---------- Source data ----------

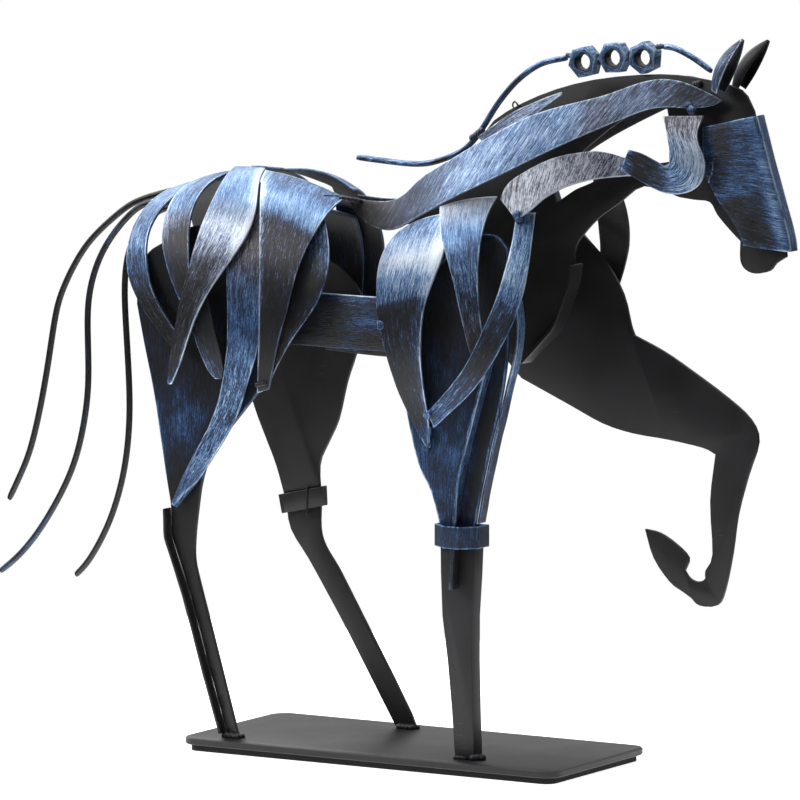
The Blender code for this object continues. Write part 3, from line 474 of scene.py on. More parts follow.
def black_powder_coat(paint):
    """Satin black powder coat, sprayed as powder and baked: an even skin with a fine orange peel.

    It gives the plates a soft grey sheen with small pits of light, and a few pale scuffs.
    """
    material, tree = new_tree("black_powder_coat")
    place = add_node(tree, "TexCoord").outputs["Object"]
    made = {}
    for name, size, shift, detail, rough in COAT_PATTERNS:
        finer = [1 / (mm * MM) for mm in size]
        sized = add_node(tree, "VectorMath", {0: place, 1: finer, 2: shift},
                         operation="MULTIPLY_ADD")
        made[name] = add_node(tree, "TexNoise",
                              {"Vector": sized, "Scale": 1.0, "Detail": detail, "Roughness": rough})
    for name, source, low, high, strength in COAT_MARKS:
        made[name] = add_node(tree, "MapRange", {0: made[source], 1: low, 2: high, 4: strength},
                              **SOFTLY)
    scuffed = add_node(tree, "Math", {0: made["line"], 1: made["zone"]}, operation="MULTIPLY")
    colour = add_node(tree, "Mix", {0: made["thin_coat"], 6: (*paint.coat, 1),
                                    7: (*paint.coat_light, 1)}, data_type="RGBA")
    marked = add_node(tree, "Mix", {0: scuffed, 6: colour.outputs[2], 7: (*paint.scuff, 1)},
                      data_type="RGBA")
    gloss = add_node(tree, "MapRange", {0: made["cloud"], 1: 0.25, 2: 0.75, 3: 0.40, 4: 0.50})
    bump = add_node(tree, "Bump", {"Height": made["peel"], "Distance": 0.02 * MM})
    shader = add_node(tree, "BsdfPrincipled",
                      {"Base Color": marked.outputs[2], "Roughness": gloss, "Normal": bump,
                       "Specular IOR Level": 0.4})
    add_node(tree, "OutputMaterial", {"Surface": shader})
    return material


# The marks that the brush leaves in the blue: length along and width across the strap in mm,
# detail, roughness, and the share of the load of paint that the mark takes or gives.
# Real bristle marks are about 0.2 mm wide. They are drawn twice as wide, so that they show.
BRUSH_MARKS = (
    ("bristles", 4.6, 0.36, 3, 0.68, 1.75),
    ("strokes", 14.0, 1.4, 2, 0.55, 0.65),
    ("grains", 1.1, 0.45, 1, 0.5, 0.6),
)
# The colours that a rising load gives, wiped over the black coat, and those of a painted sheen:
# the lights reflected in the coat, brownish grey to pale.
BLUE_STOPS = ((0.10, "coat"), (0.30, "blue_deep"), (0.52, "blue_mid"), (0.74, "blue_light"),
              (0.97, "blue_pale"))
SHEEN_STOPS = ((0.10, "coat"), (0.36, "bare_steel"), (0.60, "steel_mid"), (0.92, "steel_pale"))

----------
---------- Source data ----------

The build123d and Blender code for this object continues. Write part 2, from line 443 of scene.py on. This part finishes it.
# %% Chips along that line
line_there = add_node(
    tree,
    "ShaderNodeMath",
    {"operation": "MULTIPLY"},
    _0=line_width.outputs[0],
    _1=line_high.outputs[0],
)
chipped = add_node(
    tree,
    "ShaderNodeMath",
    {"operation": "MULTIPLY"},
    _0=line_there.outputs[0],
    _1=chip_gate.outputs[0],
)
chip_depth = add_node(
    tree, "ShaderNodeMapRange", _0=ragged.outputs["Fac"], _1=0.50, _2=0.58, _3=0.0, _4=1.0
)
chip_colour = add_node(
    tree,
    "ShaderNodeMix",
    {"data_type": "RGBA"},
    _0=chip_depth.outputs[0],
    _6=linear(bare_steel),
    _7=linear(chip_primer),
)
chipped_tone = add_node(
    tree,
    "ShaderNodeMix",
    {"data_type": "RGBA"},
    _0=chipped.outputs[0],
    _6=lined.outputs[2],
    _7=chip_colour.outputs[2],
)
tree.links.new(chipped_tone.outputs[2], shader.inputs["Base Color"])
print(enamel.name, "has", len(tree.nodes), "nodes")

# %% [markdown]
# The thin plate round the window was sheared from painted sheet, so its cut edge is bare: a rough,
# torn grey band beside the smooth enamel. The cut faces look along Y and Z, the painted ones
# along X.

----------

*Written instruction*: Using the entries shown above, reproduce verbatim the lines from the line bearing "The Blender code" to the line bearing "fine orange peel.", inclusive.

*Written solution*:
The Blender code for this object continues. Write part 3, from line 474 of scene.py on. More parts follow.
def black_powder_coat(paint):
    """Satin black powder coat, sprayed as powder and baked: an even skin with a fine orange peel.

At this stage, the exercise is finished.